- _Data extract_:
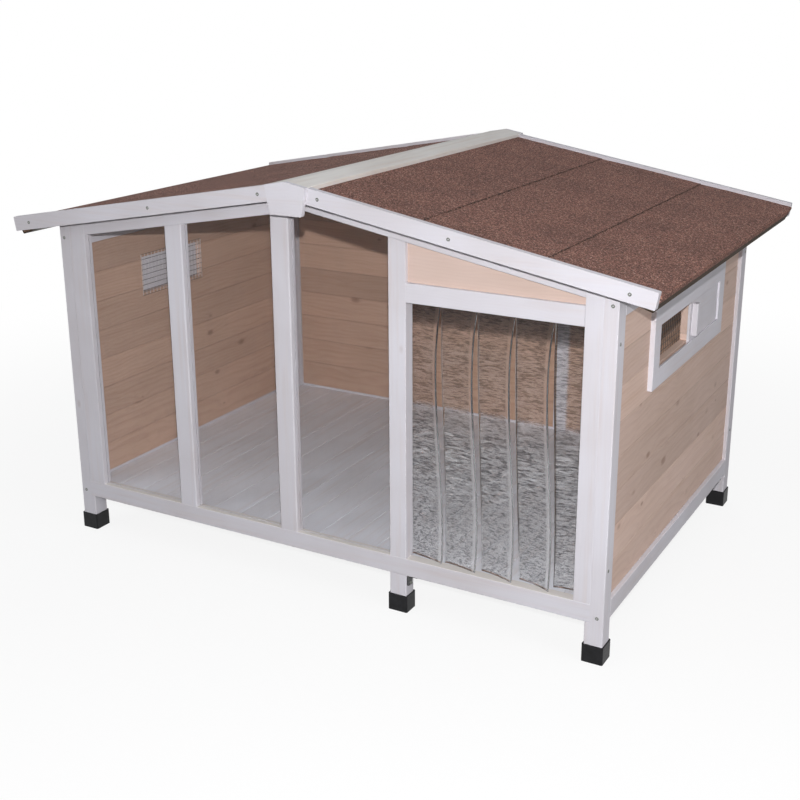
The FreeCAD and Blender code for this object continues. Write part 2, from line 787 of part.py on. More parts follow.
# the felt lies on the deck, folds round the eave and returns below it
felt_line = free_sketch("felt_line", "XZ_Plane",
                        [("0", DECK_TOP), (EAVE_REACH, eave_top), (nose_x, nose_z),
                         (soffit_x, soffit_z)], closed=False)
felt_section = doc.addObject("Part::Offset2D", "felt_section")
felt_section.Source = felt_line
felt_section.Join = "Arc"
felt_section.Mode = "Skin"
felt_section.Fill = True
bind(felt_section, "Value", "felt_thickness")
right_felt = extrusion("roof_felt_right", felt_section, Y_AXIS, ROOF_LENGTH,
                       ("0", roof_front, "0"))
keep_node(right_felt, mirrored("roof_felt_left", right_felt, X_AXIS))

cap_underside = FELT_TOP
barge_top = "(%s + barge_rise)" % FELT_TOP
cap_edge = "(cap_reach + cap_thickness * sin(roof_pitch))"
notch_x = "(cap_reach + cap_thickness * sin(roof_pitch) + cap_play)"
end_x = "(%s - barge_height * sin(roof_pitch))" % BARGE_REACH
end_z = "(%s - barge_height * cos(roof_pitch))" % below(barge_top, BARGE_REACH)
barge = roof_prism("barge_board_front_right",
                   [("0", "%s - barge_height / cos(roof_pitch)" % barge_top), (end_x, end_z),
                    (BARGE_REACH, below(barge_top, BARGE_REACH)),
                    (notch_x, below(barge_top, notch_x)),
                    (notch_x, below(cap_underside, notch_x)), ("0", cap_underside)],
                   roof_front + " - barge_thickness", "barge_thickness")


def barge_end(direction, middle, box):
    """The two corners at the low end of a barge board."""
    return abs(direction.y) > 0.999 and middle.x > box.XMax - size["barge_height"]


add_round(barge, barge_end, "barge_round")
back_barge = mirrored("barge_board_back_right", barge, Y_AXIS)
keep_node(barge, mirrored("barge_board_front_left", barge, X_AXIS),
          group("barge_boards_back", [back_barge,
                                      mirrored("barge_board_back_left", back_barge, X_AXIS)]))

cap_top = "(%s + cap_thickness / cos(roof_pitch))" % cap_underside
ridge_cap = roof_prism("ridge_cap_right",
                       [("0", cap_underside), ("cap_reach", below(cap_underside, "cap_reach")),
                        (cap_edge, "%s + cap_thickness * cos(roof_pitch)"
                         % below(cap_underside, "cap_reach")), ("0", cap_top)],
                       roof_front + " - barge_thickness",
                       ROOF_LENGTH + " + 2 * barge_thickness")
add_round(ridge_cap, lambda direction, middle, box: abs(direction.y) > 0.999
          and middle.x > box.XMax / 2 and middle.z > box.ZMin + 1, "timber_round")
keep_node(ridge_cap, mirrored("ridge_cap_left", ridge_cap, X_AXIS))

keystone_low = "(%s - keystone_height)" % cap_top
keystone = roof_prism("keystone_front",
                      [("-keystone_foot", keystone_low), ("keystone_foot", keystone_low),
                       ("keystone_top", below(cap_top, "keystone_top")), ("0", cap_top),
                       ("-keystone_top", below(cap_top, "keystone_top"))],
                      roof_front + " - barge_thickness - keystone_thickness",
                      "keystone_thickness")
add_round(keystone, lambda direction, middle, box: abs(direction.y) > 0.999
          and near(middle.z, box.ZMin), "keystone_round")
keep_node(group("keystones", [keystone, mirrored("keystone_back", keystone, Y_AXIS)]))

ridge_beam = roof_prism("ridge_beam",
                        [("-ridge_beam_width / 2", RAIL_APEX), ("ridge_beam_width / 2", RAIL_APEX),
                         ("ridge_beam_width / 2", below("roof_apex", "ridge_beam_width / 2")),
                         ("0", "roof_apex"),
                         ("-ridge_beam_width / 2", below("roof_apex", "ridge_beam_width / 2"))],
                        floor_y[0], "house_depth - 2 * rail_thickness")
keep_node(ridge_beam)


# ---------------------------------------------------------------- side vents

vent_y = ("vent_setback - " + HALF_D, "vent_setback + vent_length - " + HALF_D)
vent_z = ("vent_bottom", "vent_bottom + vent_height")
opening_y = (vent_y[0] + " + vent_member", vent_y[1] + " - vent_member")
opening_z = (vent_z[0] + " + vent_member", vent_z[1] + " - vent_member")
shutter_z = (opening_z[0] + " - shutter_overlap", opening_z[1] + " + shutter_overlap")
track_y = (hatch_y[1] + " - shutter_travel - shutter_play",
           hatch_y[1] + " + shutter_length + shutter_play")
shutter_x = (WALL_OUTER_X + " + shutter_play", WALL_OUTER_X + " + shutter_play + shutter_thickness")

vent_frame = new_body("vent_frame_right")
add_pad(vent_frame, "YZ_Plane", rectangle(*vent_y, *vent_z), WALL_OUTER_X, "vent_thickness")
add_pocket(vent_frame, "YZ_Plane",
           rectangle(track_y[0], track_y[1], shutter_z[0] + " - shutter_play",
                     shutter_z[1] + " + shutter_play"),
           WALL_OUTER_X, "shutter_thickness + 2 * shutter_play")
add_pocket(vent_frame, "YZ_Plane", rectangle(*opening_y, *opening_z), WALL_OUTER_X,
           "vent_thickness")
add_round(vent_frame, lambda direction, middle, box: near(middle.x, box.XMax), "timber_round / 2")
keep_node(vent_frame, mirrored("vent_frame_left", vent_frame, X_AXIS))


def shutter(label, start, mirror):
    """A sliding board between the wall and the vent frame, with its grip."""
    board = timber(label, shutter_x, (start, "(%s) + shutter_length" % start), shutter_z)
    grip_y = "(%s) + handle_setback" % start
    middle_z = "(%s + %s) / 2" % opening_z
    grip = timber(label.replace("vent_shutter", "shutter_handle"),
                  (shutter_x[1], shutter_x[1] + " + handle_depth"),
                  (grip_y, grip_y + " + handle_width"),
                  (middle_z + " - handle_height / 2", middle_z + " + handle_height / 2"),
                  lambda direction, middle, box: near(middle.x, box.XMax), "handle_round")
    if mirror:
        board.Label = label + "_source"
        grip.Label = board.Label.replace("vent_shutter", "shutter_handle")
        board = mirrored(label, board, X_AXIS)
        grip = mirrored(label.replace("vent_shutter", "shutter_handle"), grip, X_AXIS)
    return board, grip


keep_node(*shutter("vent_shutter_right", hatch_y[1], False))
keep_node(*shutter("vent_shutter_left", hatch_y[1] + " - shutter_travel", True))


def holed_sheet():
    """Welded wire mesh over the hatch, as one sheet with square holes."""
    pitch = size["mesh_pitch"]
    wire = size["mesh_wire"]
    rows = math.ceil(size["hatch_height"] / pitch)
    columns = math.ceil(size["hatch_length"] / pitch)
    length = columns * pitch + wire
    height = rows * pitch + wire
    start_y = size["hatch_setback"] + size["hatch_length"] / 2 - length / 2 - size["house_depth"] / 2
    start_z = size["hatch_bottom"] + size["hatch_height"] / 2 - height / 2
    outer_x = size["house_width"] / 2 - size["rail_thickness"]

    def loop(low_y, low_z, long_y, long_z):
        steps = ((0, 0), (long_y, 0), (long_y, long_z), (0, long_z), (0, 0))
        return Part.makePolygon([FreeCAD.Vector(outer_x, low_y + a, low_z + b) for a, b in steps])

    loops = [loop(start_y, start_z, length, height)]
    for column in range(columns):
        for line in range(rows):
            loops.append(loop(start_y + wire + column * pitch, start_z + wire + line * pitch,
                              pitch - wire, pitch - wire))
    face = Part.Face(loops[0])
    holes = Part.makeCompound([Part.Face(each) for each in loops[1:]])
    return face.cut(holes).extrude(FreeCAD.Vector(-wire, 0, 0))


right_mesh = doc.addObject("Part::Feature", "vent_mesh_right")
right_mesh.Shape = holed_sheet()
right_mesh.Label = "vent_mesh_right"
keep_node(right_mesh, mirrored("vent_mesh_left", right_mesh, X_AXIS))


# ---------------------------------------------------------------- strip curtain

curtain_middle = "((%s + %s) / 2 + curtain_shift)" % (DOOR_POST_END, DOOR_END)
curtain_half = "(strip_count * strip_pitch / 2)"
strip_front = "(header_thickness - %s)" % HALF_D
strip_back = "(header_thickness + strip_thickness - %s)" % HALF_D
heading_z = (HEADER_BOTTOM + " + strip_head_play",
             HEADER_BOTTOM + " + strip_head_play + heading_height")
heading_x = ("%s - %s" % (curtain_middle, curtain_half),
             "%s + %s" % (curtain_middle, curtain_half))
keep_node(timber("curtain_heading", heading_x, (strip_front, strip_back), heading_z),
          timber("curtain_batten", heading_x, (strip_back, strip_back + " + batten_thickness"),
                 heading_z, lying_x))

# how each strip hangs at four levels: the share of its length from the top, then how far its
# left and right edges wander to the right, how far they come forward, and how deep it bows, in
# hundredths of the strips' pitch
TOP_LEVEL = (0.0, 0.0, 0.0, 0.0, 0.0, 0.0)
UPPER_LEVEL = (0.23, 1.3, -11.5, 0.0, 3.8, 6.4)
LOWER_LEVEL = (0.60, 10.2, 3.8, -2.6, 8.9, 5.1)
STRIP_LEVELS = (
    (TOP_LEVEL, UPPER_LEVEL, LOWER_LEVEL, (1.0, 17.9, 16.6, -1.3, 19.1, 2.6)),
    (TOP_LEVEL, UPPER_LEVEL, LOWER_LEVEL, (1.0, 19.1, 14.0, 7.7, 24.2, 3.8)),
    (TOP_LEVEL, UPPER_LEVEL, LOWER_LEVEL, (1.0, 21.7, 16.6, 2.6, 28.1, 3.8)),
    (TOP_LEVEL, UPPER_LEVEL, LOWER_LEVEL, (1.0, 26.8, 16.6, 0.0, 26.8, 5.1)),
    (TOP_LEVEL, (0.23, 1.3, -7.7, 0.0, -0.6, 5.1), (0.60, 10.2, 0.0, -2.6, -1.3, 6.4),
     (1.0, 17.9, 6.4, -1.3, -1.3, 7.7)),
)
STRIP_ROWS = 9


def smooth_level(levels, share):
    """The level at a share of the strip's length, on cubics through the four given levels."""
    result = [share]
    for place in range(1, len(levels[0])):
        total = 0.0
        for level in levels:
            weight = 1.0
            for other in levels:
                if other is not level:
                    weight *= (share - other[0]) / (level[0] - other[0])
            total += weight * level[place] * size["strip_pitch"] / 100
        result.append(total)
    return result


def strip_row(left, right, level, middle_y, top_z, length):
    """Three points across the front of a strip and three across its back, at one level."""
    share, left_out, right_out, left_forward, right_forward, bow = level
    height = top_z - share * length
    left_y = middle_y - left_forward
    right_y = middle_y - right_forward
    across = ((left + left_out, left_y),
              ((left + left_out + right + right_out) / 2, (left_y + right_y) / 2 + bow),
              (right + right_out, right_y))
    half = size["strip_thickness"] / 2
    front = [FreeCAD.Vector(x, y - half, height) for x, y in across]
    back = [FreeCAD.Vector(x, y + half, height) for x, y in across]
    return front + back[::-1]


def folded_sheet(rows):
    """A closed solid of flat triangles through rows of points, each row one closed loop."""
    faces = []

    def triangle(*corners):
        faces.append(Part.Face(Part.makePolygon(corners + corners[:1])))

    count = len(rows[0])
    for upper, lower in zip(rows, rows[1:]):
        for place in range(count):
            after = (place + 1) % count
            triangle(upper[place], upper[after], lower[after])
            triangle(upper[place], lower[after], lower[place])
    for row in (rows[0], rows[-1]):
        for place in range(count // 2 - 1):
            triangle(row[place], row[place + 1], row[count - 2 - place])
            triangle(row[place], row[count - 2 - place], row[count - 1 - place])
    solid = Part.makeSolid(Part.makeShell(faces))
    if solid.Volume < 0:
        solid.reverse()
    return solid


def curtain_strip(index, levels):
    """One clear strip, flat below its clamped head and turned and bowed towards its foot."""
    door_middle = door_post_end + size["door_width"] / 2
    start = door_middle + size["curtain_shift"] - size["strip_count"] * size["strip_pitch"] / 2
    left = start + index * size["strip_pitch"] + size["strip_gap"] / 2
    right = left + size["strip_pitch"] - size["strip_gap"]
    middle_y = size["header_thickness"] + size["strip_thickness"] / 2 - size["house_depth"] / 2
    header_bottom = size["rail_bottom"] + size["rail_height"] + size["door_height"]
    top_z = header_bottom - size["strip_head_play"]
    length = top_z - size["rail_bottom"] - size["rail_height"] - size["strip_foot_gap"]
    rows = [strip_row(left, right, smooth_level(levels, row / (STRIP_ROWS - 1)), middle_y,
                      top_z, length) for row in range(STRIP_ROWS)]
    strip = doc.addObject("Part::Feature", "curtain_strip_%d" % (index + 1))
    strip.Shape = folded_sheet(rows)
    strip.Label = strip.Name
    return strip


for index, levels in enumerate(STRIP_LEVELS):
    keep_node(curtain_strip(index, levels))


# ---------------------------------------------------------------- brackets of the middle legs

leg_side = "(%s + mid_leg_width)" % DOOR_POST_START
bracket_y = "(bracket_inset - %s)" % HALF_D
bracket = new_body("leg_bracket_front")
add_pad(bracket, "XZ_Plane",
        [(leg_side, "rail_bottom"), (leg_side, "rail_bottom - bracket_height"),
         (leg_side + " + bracket_sheet", "rail_bottom - bracket_height"),
         (leg_side + " + bracket_sheet", "rail_bottom - bracket_sheet"),
         (leg_side + " + bracket_reach", "rail_bottom - bracket_sheet"),
         (leg_side + " + bracket_reach", "rail_bottom")],
        bracket_y, "bracket_width")
add_round(bracket, lambda direction, middle, box: abs(direction.x) > 0.999
          and near(middle.z, box.ZMin), "bracket_round")
keep_node(group("leg_brackets", [bracket, mirrored("leg_bracket_back", bracket, Y_AXIS)]))


# ---------------------------------------------------------------- checks and export

doc.recompute()
for item in doc.Objects:
    if "Invalid" in item.State or "Error" in item.State:
        raise RuntimeError("%s failed: %s" % (item.Label, item.State))
for node in nodes:
    if node.Shape.isNull() or not node.Shape.isValid() or not node.Shape.Solids:
        raise RuntimeError("%s has no valid solid" % node.Label)

os.makedirs("parts", exist_ok=True)
for node in nodes:
    node.Shape.exportStep("parts/%s.step" % node.Label)
print("%d nodes, %d solids" % (len(nodes), sum(len(node.Shape.Solids) for node in nodes)))
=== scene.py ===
import math
import random

import bmesh
import bpy
from mathutils import Matrix, Vector


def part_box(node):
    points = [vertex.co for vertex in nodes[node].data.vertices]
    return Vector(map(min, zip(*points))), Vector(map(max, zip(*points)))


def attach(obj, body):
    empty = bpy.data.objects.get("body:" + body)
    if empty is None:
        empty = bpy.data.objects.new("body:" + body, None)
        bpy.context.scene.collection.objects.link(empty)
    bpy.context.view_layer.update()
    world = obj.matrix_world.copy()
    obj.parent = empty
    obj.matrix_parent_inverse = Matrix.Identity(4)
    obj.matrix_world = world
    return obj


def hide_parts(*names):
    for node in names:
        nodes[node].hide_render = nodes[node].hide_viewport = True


# A timber dog house.  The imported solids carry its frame, walls, floor and panes; the roof's felt and
# deck, the clear strips, the wire mesh, the corner trims and the screws are modelled here.  Metres.

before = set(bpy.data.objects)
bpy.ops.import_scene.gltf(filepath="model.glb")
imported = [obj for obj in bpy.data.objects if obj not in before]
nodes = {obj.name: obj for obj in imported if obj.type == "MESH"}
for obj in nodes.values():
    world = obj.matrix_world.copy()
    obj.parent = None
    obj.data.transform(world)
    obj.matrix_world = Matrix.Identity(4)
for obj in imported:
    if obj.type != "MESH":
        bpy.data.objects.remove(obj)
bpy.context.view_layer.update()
MM = 0.001

# ---------------------------------------------------------------- sizes shared with the solids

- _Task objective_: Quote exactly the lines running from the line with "obj.matrix_parent_inverse = Matrix.Identity(4)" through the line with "imported = [obj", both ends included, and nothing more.

- _The result_:
    obj.matrix_parent_inverse = Matrix.Identity(4)
    obj.matrix_world = world
    return obj


def hide_parts(*names):
    for node in names:
        nodes[node].hide_render = nodes[node].hide_viewport = True


# A timber dog house.  The imported solids carry its frame, walls, floor and panes; the roof's felt and
# deck, the clear strips, the wire mesh, the corner trims and the screws are modelled here.  Metres.

before = set(bpy.data.objects)
bpy.ops.import_scene.gltf(filepath="model.glb")
imported = [obj for obj in bpy.data.objects if obj not in before]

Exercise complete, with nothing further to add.